It didn’t come out so clearly in the movie The Social Network, but it does come through strong and clear in David Kirkpatrick’s book The Facebook Effect, that Mark Zuckerberg is a man on a mission. And that mission is not to make a zillion dollars. He’s already done that and has repeatedly refused to cash in his chips and walk away with enough money to make him the richest kid on the block.

In 2004, Zuckerberg was 20, Facebook was four months old, and a financier offered to buy the company for $10 million.

John Luca

In 2006, Zuckerberg pretty much walked away from a deal for Facebook worth close to $800 million. His sister remembers him saying at that time, “This is a lot of money. This could be really life-changing for a lot of people who work for me. But we have so much more opportunity to change the world than this. I don’t think I’d be doing right by anyone to take this money.”

Facebook is long past being valued in the millions. Based on prices for privately traded shares of its stock, Facebook could presently be worth more than $50 billion dollars. Zuckerberg, now 26, owns about 24 percent of the company. His share could be worth more than $10 billion, yet it seems that in certain respects Zuckerberg could hardly care less about the value of the company—yet having control of the company is non-negotiable for him.

One of Facebook’s longest serving executives, Kevin Colleran, is quoted as citing as one big reason for Facebook’s success that “Mark is not motivated by money.” A vice president, Chris Cox, reportedly said, “Mark would rather see our business fail in an attempt to do what is right and to do something great and meaningful, than be a big, lame company.”

Zuckerberg himself has stated repeatedly over the years, “It’s not about the money,” and his actions support his claim. When, in 2006, Viacom, parent of MTV, wanted to buy Facebook, the highest number bandied about was $2 billion. “Why don’t you just sell to us?” a Viacom executive reportedly asked him. “You’d be very wealthy.”

“You just saw my apartment,” Zuckerberg is said to have replied. “I don’t really need any money.”

Zuckerberg’s apartment was a modest one-bedroom with a mattress on the floor and books scattered in piles throughout his room.

Though the movie The Social Network and the book that the screenplay was based on, Ben Mezrich’s The Accidental Billionaires, cast a shadow on Mark Zuckerberg, it is absolutely clear that nobody but Zuckerberg made Facebook what it is today. Just as Apple has been inseparable from Steve Jobs, Facebook is inseparable from Zuckerberg.

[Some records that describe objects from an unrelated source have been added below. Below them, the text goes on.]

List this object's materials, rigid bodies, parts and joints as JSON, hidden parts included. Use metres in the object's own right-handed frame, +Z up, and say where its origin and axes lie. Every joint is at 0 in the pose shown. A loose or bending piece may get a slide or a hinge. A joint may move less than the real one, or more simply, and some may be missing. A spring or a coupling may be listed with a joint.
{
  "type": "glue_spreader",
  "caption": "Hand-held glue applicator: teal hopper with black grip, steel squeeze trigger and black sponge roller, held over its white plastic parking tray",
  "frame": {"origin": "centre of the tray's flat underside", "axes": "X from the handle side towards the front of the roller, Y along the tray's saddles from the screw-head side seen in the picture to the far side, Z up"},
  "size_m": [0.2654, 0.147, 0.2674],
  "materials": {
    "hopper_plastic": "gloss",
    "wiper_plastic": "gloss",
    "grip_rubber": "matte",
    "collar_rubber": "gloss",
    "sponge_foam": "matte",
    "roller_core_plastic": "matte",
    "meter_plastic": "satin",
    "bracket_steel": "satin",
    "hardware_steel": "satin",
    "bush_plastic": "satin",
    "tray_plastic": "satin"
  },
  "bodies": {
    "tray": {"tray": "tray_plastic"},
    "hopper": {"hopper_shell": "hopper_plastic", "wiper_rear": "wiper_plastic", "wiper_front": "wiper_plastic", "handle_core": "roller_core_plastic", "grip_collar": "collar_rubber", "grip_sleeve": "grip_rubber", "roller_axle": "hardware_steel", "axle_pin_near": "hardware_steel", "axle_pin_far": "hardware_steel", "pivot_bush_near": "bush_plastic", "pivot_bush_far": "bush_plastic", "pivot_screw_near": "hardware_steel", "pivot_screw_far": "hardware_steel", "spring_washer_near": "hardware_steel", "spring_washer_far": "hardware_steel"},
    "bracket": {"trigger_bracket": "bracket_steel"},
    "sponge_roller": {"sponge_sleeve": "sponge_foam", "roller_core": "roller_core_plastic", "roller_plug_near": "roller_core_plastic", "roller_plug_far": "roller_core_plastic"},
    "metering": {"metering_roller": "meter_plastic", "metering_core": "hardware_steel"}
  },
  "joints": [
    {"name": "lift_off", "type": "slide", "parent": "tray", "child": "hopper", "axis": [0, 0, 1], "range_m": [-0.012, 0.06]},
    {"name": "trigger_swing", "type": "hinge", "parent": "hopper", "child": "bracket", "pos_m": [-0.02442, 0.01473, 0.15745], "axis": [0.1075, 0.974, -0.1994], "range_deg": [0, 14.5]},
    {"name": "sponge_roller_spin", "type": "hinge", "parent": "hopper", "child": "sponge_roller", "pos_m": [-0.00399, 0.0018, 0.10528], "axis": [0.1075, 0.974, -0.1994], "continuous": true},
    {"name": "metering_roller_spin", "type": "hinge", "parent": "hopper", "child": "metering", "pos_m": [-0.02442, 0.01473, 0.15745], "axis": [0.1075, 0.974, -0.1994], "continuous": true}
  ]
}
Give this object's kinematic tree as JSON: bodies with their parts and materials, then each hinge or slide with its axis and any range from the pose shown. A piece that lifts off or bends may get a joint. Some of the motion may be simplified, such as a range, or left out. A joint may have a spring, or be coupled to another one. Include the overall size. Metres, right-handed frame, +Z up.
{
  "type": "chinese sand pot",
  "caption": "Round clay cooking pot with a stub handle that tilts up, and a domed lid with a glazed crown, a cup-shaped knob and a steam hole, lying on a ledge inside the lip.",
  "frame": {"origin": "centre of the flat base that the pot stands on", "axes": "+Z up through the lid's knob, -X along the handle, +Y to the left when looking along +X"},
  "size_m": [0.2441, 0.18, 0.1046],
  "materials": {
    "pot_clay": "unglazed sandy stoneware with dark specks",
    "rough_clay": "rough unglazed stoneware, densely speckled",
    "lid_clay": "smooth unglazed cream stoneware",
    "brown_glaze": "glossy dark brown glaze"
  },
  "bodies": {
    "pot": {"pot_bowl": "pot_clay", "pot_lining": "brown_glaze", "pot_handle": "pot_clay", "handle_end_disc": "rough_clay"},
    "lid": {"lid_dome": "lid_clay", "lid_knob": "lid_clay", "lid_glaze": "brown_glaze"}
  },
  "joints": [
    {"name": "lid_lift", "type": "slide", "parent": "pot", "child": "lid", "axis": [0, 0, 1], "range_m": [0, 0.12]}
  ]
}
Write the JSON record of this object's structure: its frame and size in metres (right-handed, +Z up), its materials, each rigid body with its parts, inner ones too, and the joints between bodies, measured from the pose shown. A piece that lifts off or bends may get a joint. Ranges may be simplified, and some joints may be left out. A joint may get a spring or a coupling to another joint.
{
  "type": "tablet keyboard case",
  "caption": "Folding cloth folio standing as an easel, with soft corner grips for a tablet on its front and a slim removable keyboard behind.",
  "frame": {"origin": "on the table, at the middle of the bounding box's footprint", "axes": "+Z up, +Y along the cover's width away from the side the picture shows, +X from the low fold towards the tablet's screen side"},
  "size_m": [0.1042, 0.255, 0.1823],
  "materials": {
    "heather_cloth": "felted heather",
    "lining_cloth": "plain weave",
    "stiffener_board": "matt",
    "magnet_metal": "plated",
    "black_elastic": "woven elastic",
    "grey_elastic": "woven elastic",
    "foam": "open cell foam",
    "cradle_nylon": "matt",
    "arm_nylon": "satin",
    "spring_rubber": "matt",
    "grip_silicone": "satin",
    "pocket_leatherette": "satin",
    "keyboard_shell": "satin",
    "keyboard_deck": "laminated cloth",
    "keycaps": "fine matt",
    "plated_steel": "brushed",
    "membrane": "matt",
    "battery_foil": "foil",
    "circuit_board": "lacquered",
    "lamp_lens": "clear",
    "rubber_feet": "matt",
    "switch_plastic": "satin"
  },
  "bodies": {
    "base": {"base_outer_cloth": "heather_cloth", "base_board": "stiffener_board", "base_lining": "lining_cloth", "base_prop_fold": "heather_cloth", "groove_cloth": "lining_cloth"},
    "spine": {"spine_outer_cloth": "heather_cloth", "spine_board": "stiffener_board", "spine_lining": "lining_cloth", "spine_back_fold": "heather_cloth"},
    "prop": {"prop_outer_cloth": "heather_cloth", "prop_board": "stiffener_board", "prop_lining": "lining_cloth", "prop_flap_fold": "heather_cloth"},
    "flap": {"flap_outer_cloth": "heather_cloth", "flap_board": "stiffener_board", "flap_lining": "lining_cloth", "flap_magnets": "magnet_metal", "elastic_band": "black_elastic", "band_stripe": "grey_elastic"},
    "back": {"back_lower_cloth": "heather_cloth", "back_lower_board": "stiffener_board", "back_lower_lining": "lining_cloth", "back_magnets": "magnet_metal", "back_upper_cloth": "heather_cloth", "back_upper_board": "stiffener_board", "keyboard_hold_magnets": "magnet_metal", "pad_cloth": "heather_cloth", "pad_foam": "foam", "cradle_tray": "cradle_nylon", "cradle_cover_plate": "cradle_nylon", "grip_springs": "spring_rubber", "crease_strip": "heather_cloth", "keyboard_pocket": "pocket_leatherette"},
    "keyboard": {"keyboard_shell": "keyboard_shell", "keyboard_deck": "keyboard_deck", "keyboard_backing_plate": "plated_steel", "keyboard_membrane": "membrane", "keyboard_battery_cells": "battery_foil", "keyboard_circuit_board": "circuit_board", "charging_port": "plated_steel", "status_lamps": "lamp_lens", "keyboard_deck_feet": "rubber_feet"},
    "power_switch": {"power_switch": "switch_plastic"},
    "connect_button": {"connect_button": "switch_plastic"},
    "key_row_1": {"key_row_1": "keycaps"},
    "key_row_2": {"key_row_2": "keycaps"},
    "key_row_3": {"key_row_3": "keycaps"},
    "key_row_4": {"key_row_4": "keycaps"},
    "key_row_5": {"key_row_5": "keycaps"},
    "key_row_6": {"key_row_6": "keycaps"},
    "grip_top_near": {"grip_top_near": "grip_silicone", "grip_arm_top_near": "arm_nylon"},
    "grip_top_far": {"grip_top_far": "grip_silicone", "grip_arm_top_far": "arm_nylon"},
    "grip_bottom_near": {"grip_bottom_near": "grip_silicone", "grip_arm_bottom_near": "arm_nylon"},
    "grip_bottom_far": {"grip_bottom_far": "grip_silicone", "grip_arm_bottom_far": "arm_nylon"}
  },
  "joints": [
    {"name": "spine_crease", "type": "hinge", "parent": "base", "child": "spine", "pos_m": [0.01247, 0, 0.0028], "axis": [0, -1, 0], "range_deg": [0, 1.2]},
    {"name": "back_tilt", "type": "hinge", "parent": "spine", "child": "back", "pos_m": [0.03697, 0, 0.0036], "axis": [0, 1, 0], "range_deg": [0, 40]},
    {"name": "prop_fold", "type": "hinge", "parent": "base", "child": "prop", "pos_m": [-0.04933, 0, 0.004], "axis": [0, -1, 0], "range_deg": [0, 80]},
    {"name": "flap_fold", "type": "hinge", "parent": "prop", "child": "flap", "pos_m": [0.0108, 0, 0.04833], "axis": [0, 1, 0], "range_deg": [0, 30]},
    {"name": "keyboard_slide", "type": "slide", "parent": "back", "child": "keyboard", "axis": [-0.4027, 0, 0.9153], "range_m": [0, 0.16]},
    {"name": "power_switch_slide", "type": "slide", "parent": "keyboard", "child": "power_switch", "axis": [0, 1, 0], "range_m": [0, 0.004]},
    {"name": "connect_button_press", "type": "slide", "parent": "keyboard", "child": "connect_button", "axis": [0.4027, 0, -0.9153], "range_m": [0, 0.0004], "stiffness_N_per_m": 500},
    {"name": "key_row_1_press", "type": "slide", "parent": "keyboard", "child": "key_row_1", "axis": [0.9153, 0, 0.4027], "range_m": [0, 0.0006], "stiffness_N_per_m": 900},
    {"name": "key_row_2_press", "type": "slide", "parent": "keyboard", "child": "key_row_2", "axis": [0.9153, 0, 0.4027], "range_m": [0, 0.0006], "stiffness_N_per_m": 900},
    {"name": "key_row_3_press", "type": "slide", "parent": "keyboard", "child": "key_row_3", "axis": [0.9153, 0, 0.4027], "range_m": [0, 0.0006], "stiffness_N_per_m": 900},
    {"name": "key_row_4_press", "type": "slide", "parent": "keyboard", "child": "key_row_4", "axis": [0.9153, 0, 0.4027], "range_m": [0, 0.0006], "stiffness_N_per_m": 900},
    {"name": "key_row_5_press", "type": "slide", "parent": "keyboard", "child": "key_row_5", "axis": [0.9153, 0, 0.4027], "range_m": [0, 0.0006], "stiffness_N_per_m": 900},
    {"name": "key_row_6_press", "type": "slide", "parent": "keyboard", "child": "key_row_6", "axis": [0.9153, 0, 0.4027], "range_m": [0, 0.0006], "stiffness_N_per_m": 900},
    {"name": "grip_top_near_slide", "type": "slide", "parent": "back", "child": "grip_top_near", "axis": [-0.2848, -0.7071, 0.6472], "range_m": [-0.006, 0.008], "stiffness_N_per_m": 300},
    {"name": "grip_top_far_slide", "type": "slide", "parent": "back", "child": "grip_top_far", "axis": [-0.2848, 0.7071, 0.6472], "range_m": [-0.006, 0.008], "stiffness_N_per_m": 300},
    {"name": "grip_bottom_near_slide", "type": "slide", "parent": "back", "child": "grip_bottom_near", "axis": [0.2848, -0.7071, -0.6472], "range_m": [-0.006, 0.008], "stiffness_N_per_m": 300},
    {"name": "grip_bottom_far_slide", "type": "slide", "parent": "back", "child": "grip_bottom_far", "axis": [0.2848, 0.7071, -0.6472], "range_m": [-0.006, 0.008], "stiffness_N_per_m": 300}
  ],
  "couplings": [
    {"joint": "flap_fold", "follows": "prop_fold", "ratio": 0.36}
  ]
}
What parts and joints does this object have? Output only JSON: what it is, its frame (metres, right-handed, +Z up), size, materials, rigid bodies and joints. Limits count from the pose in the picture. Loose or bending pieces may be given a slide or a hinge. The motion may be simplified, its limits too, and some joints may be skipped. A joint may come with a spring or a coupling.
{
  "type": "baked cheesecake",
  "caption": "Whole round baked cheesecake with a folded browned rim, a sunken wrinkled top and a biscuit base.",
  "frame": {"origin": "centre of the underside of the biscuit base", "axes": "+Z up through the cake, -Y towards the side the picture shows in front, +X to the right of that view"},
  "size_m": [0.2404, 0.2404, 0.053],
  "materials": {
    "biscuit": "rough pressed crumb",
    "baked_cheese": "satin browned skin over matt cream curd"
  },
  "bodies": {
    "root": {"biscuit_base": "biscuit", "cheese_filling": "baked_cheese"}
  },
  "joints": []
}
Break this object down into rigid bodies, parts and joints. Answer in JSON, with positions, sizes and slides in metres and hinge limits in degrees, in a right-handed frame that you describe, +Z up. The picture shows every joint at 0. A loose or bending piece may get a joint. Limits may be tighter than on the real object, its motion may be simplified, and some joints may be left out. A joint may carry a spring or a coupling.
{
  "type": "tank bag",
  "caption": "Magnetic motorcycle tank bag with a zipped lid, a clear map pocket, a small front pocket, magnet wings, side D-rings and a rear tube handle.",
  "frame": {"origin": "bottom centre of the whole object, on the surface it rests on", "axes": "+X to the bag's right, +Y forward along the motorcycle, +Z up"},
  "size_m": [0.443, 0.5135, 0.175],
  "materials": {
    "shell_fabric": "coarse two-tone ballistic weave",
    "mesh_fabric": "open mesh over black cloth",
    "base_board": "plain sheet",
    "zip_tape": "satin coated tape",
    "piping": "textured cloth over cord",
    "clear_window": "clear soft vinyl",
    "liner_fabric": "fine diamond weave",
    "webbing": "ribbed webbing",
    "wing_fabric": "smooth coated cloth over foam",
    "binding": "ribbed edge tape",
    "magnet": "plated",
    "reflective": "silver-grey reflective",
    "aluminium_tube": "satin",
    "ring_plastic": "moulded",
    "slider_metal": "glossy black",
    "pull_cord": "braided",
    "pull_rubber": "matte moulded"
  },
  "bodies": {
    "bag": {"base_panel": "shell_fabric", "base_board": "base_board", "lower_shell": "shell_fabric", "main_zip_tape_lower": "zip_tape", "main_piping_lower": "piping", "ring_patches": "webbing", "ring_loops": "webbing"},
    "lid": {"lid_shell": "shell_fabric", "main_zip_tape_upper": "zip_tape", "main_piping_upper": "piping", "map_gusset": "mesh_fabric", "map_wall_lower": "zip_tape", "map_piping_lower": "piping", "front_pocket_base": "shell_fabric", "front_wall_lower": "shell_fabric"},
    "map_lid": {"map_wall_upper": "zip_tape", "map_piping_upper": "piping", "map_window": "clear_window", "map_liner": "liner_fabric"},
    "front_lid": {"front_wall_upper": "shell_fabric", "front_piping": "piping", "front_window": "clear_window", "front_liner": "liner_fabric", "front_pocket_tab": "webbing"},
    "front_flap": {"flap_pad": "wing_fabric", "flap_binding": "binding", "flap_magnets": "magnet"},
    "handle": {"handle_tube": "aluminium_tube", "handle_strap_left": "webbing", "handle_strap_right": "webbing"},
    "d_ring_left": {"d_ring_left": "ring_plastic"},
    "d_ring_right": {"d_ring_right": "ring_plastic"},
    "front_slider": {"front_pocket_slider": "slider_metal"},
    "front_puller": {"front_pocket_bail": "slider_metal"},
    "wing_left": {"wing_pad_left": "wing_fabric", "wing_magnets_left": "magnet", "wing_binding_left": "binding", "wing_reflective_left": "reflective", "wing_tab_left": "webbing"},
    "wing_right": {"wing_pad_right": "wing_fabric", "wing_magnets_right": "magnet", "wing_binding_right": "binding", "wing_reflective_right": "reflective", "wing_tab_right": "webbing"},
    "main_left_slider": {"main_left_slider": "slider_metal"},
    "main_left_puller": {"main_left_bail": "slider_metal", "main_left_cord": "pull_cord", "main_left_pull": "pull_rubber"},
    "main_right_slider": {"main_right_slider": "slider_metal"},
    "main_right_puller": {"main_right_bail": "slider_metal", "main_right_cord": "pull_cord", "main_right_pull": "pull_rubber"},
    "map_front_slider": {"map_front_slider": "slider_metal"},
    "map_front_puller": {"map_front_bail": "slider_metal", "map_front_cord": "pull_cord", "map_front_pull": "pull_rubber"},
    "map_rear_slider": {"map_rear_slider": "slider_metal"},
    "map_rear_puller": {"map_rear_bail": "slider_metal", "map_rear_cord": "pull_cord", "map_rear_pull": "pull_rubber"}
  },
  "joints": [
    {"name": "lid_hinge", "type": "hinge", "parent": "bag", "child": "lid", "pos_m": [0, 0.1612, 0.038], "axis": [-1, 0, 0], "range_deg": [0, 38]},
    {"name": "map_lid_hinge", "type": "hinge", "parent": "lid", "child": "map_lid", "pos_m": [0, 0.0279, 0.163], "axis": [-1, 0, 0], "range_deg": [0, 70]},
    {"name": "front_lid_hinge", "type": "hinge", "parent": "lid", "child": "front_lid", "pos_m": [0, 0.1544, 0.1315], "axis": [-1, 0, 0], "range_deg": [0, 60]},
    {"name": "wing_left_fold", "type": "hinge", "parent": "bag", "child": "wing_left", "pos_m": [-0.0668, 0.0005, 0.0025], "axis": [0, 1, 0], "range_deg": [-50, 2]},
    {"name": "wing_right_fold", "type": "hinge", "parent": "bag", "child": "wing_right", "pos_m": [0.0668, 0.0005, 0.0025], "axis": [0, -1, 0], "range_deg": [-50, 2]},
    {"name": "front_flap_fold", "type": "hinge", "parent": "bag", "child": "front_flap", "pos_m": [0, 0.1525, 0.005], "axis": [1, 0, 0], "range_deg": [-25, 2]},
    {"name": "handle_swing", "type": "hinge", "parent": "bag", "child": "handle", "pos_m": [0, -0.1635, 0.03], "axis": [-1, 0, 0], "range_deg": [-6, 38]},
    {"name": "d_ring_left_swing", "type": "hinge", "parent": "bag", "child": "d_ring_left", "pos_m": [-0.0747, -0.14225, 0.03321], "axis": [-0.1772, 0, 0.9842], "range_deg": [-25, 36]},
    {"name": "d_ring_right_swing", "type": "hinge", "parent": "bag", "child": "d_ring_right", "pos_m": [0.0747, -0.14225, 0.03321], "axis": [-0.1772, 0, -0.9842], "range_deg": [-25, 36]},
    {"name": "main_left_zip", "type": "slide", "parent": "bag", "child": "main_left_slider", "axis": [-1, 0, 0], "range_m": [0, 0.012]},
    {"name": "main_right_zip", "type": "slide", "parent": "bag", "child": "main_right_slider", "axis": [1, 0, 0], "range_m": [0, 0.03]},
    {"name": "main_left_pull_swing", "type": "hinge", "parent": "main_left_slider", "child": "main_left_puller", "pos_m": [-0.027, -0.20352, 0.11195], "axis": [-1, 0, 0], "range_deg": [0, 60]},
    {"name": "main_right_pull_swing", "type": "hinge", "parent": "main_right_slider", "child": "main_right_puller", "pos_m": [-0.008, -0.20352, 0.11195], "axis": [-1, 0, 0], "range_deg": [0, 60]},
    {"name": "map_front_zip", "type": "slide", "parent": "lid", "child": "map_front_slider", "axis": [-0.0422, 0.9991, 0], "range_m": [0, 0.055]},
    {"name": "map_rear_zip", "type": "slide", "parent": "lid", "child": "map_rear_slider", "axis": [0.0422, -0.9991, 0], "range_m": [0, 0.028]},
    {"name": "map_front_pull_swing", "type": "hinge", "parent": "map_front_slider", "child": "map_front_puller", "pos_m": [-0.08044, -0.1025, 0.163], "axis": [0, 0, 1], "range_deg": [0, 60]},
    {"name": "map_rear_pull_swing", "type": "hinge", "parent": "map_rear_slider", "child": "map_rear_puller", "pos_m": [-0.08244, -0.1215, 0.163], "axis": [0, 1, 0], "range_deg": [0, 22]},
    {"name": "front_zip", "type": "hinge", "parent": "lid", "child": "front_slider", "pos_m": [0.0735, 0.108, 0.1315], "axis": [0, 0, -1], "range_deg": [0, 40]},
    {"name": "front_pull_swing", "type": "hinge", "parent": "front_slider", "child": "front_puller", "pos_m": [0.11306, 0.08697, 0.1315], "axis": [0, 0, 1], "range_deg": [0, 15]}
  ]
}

Of course he’s made mistakes along the way, but to think of Zuckerberg as anything less than one of the most driven, focused, forward-thinking visionaries of his generation is to underestimate one of the brightest young men alive. He is at the helm of a company—a utility, as he likes to call it—that serves 500,000,000 people around the globe, and counting. All along the way, when others wanted to sell out or make more money with Facebook advertising, author David Kirkpatrick notes, Zuckerberg, “steadfastly refused to compromise his vision.”

For Zuckerberg, it was always about service. His vision is that Facebook will help people to communicate and will empower the individual. It is about connecting the entire world. Zuckerberg understood that the value of a network grows as more people are served by that network. The logical conclusion is that the most valuable network is one that can serve all the world’s people. That’s where Zuckerberg is going. His vision is the whole world. And before you laugh, remember that in six years, at the ripe old age of 26, Zuckerberg and Facebook have close to 10 percent of the world’s people using their service.

Zuckerberg has stated repeatedly, “We’re going to change the world.” He says, “I think we can make the world a more open place.”

His goal is to make people comfortable with “radical transparency,” a dramatic shift away from what we were formerly comfortable with concerning issues of personal privacy. The idea is that technology is so ubiquitous and personal information so readily available that there is in effect no place to hide. The absence of hiding places is a good thing to Zuckerberg. He feels it leads to an increase in integrity. He may still be young and idealistic, but his vision is that people will become more honest and more transparent as they realize that they are no longer able to lead double or triple lives with secrets in unopened closets.

Again, he may be young and idealistic, but Zuckerberg and his gang are changing the world.

“The question I ask myself like almost every day is ‘Am I doing the most important thing I could be doing? … Unless I feel like I’m working on the most important problem that I can help with, then I’m not going to feel good about how I’m spending my time. And that’s what this company is.”

“Am I doing the most important thing I could be doing?”

Not a bad question to ask yourself now and again. Namaste.